Другой вопрос, предназначен ли Мышкин именно к такому служению. Он совсем не Орфей и не умеет укрощать пантер и превращать страсть в музыку... Он даже не понимает, что перед ним пантера, что из бархатной лапки в любую минуту могут высунуться когти. Орфей был мастер, он знал свое искусство, и даже он не сумел избежать менад. А Мышкину к ним лучше бы не подходить так близко. Как раз с женщинами он довольно беспомощен. Рядом с Аглаей ему просто хочется сидеть и смотреть на нее. В нем нет напряжения страсти, которое Орфей сдерживает и возвышает в страстное прикосновение к лире, вчера – ветви, завтра – девичьему плечу.[101]

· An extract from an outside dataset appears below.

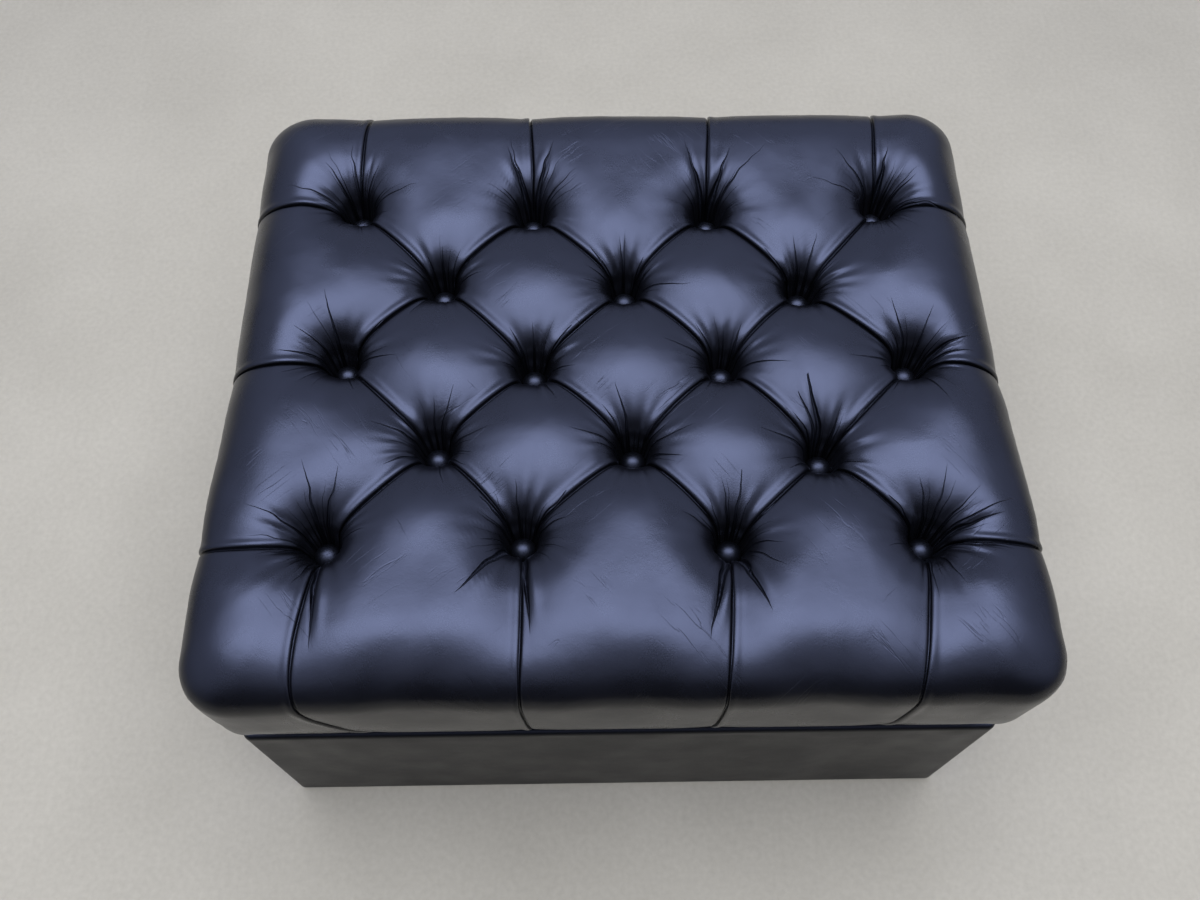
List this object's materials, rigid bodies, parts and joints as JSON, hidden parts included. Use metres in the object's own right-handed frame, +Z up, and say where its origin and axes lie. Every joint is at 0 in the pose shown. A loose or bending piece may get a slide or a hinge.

Мышкин бесконечно открыт каждой душе. Но его ответ женщине скорее ответ ангела (или ребенка), чем мужчины. Если бы Мышкин не был так скоро сломан, он, может быть, понял бы, что пока , до какого-то сдвига, до какого-то особого случая, ему можно выслушивать только исповеди, а не любовные упреки. Но заранее, до опыта, он этого никак не мог знать. Он как ребенок, открывающий мир заново; он должен был пройти и через открытие женщины...

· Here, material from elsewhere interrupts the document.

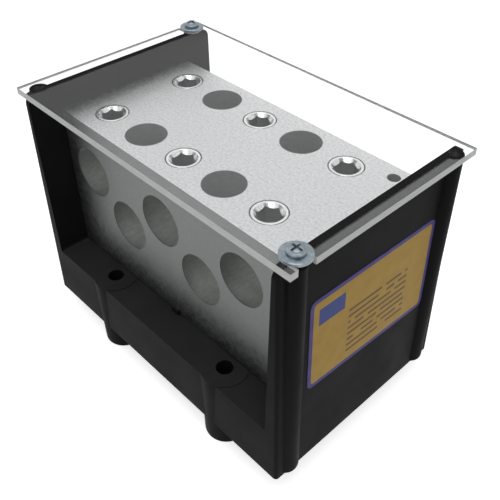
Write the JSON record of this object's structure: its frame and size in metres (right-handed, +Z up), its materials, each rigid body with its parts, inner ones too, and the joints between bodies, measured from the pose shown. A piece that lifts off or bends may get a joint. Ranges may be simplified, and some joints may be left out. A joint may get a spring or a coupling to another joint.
{
  "type": "power distribution block",
  "caption": "Moulded housing with mounting feet holds a drilled connector bar with wire holes and socket set screws, under a clear cover fastened at two corners.",
  "frame": {"origin": "centre of the four mounting feet, on the mounting surface", "axes": "+Z up from the mounting surface to the cover, Y along the wire holes with the pictured front at -Y, +X to the labelled end"},
  "size_m": [0.1732, 0.1106, 0.1381],
  "materials": {
    "moulded_housing": "black moulded thermoplastic, fine satin grain",
    "plated_aluminium": "tin plated, fine sawn grain",
    "plated_set_screw": "tin plated, turned",
    "clear_cover": "clear polycarbonate sheet, cut edges",
    "zinc_plated_steel": "bright zinc plating with a blue tint",
    "printed_label": "printed polyester film"
  },
  "bodies": {
    "block_assembly": {"housing": "moulded_housing", "connector_block": "plated_aluminium", "clear_cover": "clear_cover", "cover_washer_front": "zinc_plated_steel", "cover_washer_back": "zinc_plated_steel", "cover_screw_front": "zinc_plated_steel", "cover_screw_back": "zinc_plated_steel", "side_label": "printed_label", "block_screw_left": "zinc_plated_steel", "block_screw_right": "zinc_plated_steel"},
    "set_screw_front_1_body": {"set_screw_front_1": "plated_set_screw"},
    "set_screw_front_2_body": {"set_screw_front_2": "plated_set_screw"},
    "set_screw_front_3_body": {"set_screw_front_3": "plated_set_screw"},
    "set_screw_front_4_body": {"set_screw_front_4": "plated_set_screw"},
    "set_screw_front_5_body": {"set_screw_front_5": "plated_set_screw"},
    "set_screw_back_1_body": {"set_screw_back_1": "plated_set_screw"},
    "set_screw_back_2_body": {"set_screw_back_2": "plated_set_screw"},
    "set_screw_back_3_body": {"set_screw_back_3": "plated_set_screw"},
    "set_screw_back_4_body": {"set_screw_back_4": "plated_set_screw"},
    "set_screw_back_5_body": {"set_screw_back_5": "plated_set_screw"}
  },
  "joints": [
    {"name": "set_screw_front_1_travel", "type": "slide", "parent": "block_assembly", "child": "set_screw_front_1_body", "axis": [0, 0, 1], "range_m": [-0.0075, 0.003]},
    {"name": "set_screw_front_2_travel", "type": "slide", "parent": "block_assembly", "child": "set_screw_front_2_body", "axis": [0, 0, 1], "range_m": [-0.0075, 0.003]},
    {"name": "set_screw_front_3_travel", "type": "slide", "parent": "block_assembly", "child": "set_screw_front_3_body", "axis": [0, 0, 1], "range_m": [-0.0075, 0.003]},
    {"name": "set_screw_front_4_travel", "type": "slide", "parent": "block_assembly", "child": "set_screw_front_4_body", "axis": [0, 0, 1], "range_m": [-0.0075, 0.003]},
    {"name": "set_screw_front_5_travel", "type": "slide", "parent": "block_assembly", "child": "set_screw_front_5_body", "axis": [0, 0, 1], "range_m": [-0.0075, 0.003]},
    {"name": "set_screw_back_1_travel", "type": "slide", "parent": "block_assembly", "child": "set_screw_back_1_body", "axis": [0, 0, 1], "range_m": [-0.0075, 0.003]},
    {"name": "set_screw_back_2_travel", "type": "slide", "parent": "block_assembly", "child": "set_screw_back_2_body", "axis": [0, 0, 1], "range_m": [-0.0075, 0.003]},
    {"name": "set_screw_back_3_travel", "type": "slide", "parent": "block_assembly", "child": "set_screw_back_3_body", "axis": [0, 0, 1], "range_m": [-0.0075, 0.003]},
    {"name": "set_screw_back_4_travel", "type": "slide", "parent": "block_assembly", "child": "set_screw_back_4_body", "axis": [0, 0, 1], "range_m": [-0.0075, 0.003]},
    {"name": "set_screw_back_5_travel", "type": "slide", "parent": "block_assembly", "child": "set_screw_back_5_body", "axis": [0, 0, 1], "range_m": [-0.0075, 0.003]}
  ]
}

На планете Смешного человека, с которой он прибыл (потому что он, конечно, с этой планеты, а не только из Швейцарии), мужчины и женщины не убивают друг друга, когда любят. На этой другой планете Настасья Филипповна не убежала бы из-под венца и не давила бы его своим душевным мраком. По логике планеты Смешного человека,
Мышкин действовал совершенно просто и естественно. Там все такие. И только на Земле Офелия должна уйти в монастырь. А Мышкин – не приезжать в Россию.
Только здесь, на Земле, «мы все убиваем тех, кого любим» (О. Уайльд, «Баллада Реддингской тюрьмы»). Только здесь даже бескорыстие своекорыстно, как попытка Настасьи Филипповны женить князя на Аглае...

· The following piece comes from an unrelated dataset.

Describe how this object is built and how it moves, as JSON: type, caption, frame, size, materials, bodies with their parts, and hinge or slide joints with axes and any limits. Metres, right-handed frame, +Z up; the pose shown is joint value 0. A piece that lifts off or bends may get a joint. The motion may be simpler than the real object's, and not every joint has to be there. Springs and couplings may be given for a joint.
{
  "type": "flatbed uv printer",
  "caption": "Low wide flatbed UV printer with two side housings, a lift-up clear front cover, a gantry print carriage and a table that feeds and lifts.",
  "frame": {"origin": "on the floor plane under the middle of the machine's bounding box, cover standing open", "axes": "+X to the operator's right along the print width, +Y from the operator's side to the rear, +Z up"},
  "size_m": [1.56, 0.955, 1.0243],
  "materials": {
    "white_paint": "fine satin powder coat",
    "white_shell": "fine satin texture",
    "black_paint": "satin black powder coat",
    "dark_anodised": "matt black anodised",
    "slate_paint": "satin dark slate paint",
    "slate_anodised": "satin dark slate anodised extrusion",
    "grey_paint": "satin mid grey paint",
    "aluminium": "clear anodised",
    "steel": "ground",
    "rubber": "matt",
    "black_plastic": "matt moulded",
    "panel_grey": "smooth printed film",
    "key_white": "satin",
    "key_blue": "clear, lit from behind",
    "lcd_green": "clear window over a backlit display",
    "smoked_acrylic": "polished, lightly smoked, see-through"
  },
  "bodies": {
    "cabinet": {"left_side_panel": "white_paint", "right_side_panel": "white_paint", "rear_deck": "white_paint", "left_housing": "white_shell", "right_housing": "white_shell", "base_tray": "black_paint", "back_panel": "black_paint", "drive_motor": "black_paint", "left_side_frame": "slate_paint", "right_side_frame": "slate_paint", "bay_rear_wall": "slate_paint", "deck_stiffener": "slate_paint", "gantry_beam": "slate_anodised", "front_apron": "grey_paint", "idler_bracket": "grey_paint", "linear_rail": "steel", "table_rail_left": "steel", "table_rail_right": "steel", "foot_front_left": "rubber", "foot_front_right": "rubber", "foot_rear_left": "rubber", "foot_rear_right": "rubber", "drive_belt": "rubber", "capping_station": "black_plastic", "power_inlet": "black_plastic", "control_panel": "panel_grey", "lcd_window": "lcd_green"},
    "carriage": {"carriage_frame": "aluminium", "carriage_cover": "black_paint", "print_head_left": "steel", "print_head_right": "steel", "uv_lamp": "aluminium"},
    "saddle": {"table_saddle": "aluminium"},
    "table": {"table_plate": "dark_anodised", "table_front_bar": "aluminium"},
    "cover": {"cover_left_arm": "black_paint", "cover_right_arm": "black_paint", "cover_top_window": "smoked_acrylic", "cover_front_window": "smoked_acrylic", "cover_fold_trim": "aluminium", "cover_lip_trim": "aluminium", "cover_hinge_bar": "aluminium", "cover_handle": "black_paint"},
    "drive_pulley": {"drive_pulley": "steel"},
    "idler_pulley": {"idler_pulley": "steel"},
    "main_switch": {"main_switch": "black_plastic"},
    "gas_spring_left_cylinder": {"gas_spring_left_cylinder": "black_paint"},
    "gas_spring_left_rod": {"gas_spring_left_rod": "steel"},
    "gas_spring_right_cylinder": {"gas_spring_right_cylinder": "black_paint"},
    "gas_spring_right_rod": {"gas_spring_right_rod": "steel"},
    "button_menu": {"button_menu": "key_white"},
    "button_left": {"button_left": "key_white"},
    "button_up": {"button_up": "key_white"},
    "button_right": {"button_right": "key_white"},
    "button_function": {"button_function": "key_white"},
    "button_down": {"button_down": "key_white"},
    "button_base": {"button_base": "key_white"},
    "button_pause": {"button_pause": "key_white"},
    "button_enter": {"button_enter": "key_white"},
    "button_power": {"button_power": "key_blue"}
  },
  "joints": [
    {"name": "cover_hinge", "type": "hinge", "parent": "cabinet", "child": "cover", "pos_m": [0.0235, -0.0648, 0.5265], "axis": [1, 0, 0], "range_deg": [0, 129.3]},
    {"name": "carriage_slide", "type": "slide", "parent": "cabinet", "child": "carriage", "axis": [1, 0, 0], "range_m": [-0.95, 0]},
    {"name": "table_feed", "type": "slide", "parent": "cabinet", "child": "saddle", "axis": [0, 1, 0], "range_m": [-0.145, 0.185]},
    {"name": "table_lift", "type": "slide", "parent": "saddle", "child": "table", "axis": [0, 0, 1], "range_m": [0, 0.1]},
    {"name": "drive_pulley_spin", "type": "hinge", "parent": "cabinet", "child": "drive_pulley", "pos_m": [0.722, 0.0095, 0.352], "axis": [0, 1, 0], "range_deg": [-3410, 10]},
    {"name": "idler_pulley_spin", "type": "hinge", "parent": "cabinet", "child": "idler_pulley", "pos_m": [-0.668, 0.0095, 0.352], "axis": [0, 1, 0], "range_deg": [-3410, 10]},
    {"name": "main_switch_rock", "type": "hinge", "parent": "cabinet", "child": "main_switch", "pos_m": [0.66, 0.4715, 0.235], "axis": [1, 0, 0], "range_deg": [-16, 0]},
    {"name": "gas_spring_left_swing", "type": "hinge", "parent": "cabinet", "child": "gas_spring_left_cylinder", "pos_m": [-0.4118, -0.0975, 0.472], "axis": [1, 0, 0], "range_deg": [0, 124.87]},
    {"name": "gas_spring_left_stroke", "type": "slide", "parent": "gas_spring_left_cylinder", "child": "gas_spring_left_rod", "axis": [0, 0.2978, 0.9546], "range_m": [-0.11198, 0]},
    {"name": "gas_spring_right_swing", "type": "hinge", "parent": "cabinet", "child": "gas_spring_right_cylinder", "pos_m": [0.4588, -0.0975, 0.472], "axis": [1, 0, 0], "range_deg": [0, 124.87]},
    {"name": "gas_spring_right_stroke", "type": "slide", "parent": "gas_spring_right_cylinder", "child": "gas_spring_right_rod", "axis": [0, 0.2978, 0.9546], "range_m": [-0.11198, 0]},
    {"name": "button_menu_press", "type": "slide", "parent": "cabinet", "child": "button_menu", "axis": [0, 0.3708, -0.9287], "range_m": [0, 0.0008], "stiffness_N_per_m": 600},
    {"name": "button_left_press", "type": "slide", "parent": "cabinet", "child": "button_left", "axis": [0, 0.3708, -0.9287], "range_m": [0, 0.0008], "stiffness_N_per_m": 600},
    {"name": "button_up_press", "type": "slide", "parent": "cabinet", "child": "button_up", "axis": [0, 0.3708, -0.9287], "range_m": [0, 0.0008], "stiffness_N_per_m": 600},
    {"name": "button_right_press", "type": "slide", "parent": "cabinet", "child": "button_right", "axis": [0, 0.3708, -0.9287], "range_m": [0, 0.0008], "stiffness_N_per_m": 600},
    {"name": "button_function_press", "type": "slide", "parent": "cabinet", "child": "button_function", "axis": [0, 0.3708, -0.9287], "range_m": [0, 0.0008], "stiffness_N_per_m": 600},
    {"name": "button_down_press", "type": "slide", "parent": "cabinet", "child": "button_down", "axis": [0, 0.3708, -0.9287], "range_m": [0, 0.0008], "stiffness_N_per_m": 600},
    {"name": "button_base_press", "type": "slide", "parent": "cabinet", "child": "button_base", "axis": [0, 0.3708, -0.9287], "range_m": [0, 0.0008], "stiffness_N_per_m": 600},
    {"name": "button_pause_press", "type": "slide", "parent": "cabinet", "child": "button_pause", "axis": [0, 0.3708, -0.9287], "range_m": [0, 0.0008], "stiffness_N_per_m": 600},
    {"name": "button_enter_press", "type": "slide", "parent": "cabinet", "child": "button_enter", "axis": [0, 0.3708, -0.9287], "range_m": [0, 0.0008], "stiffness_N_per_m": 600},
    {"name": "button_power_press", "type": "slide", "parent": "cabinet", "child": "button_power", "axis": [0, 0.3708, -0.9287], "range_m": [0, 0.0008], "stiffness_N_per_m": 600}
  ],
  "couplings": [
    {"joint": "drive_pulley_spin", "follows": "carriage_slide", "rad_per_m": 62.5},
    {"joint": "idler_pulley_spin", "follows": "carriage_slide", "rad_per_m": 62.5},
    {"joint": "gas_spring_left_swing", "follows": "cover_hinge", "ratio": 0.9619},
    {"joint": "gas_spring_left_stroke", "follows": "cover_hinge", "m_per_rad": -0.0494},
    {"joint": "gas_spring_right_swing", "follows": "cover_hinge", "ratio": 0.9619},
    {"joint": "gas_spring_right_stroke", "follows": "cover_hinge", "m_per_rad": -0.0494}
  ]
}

Можно представить себе (разумеется, на другой планете) мышкинское счастье. Можно представить его даже на Земле, если бы встретились двое с той планеты. Могло бы быть счастье, как отдых на пути в Египет, как своего рода Церковь (в Христовом, а не в Павловом смысле[102]
: где двое из вас собрались во имя Мое, там и Я с вами). Как чудо прикосновения, в сущности то же, что между младенцем и матерью, но бывающее (воскресающее) и между мужчиной и женщиной. С охраной друг друга от попыток раньше времени расщипать на перышки, с собиранием друг друга, расщипанных, как Изида собирала Озириса (потому что совершенно охранить от судьбы нельзя, она внутри нас и только выходит, как писал Рильке, изнутри наружу). Но это, кажется, выходило за рамки мира Достоевского: мышкинское в нем самом было слишком хрупко... В самом Достоевском страсти рвали Мышкина на части.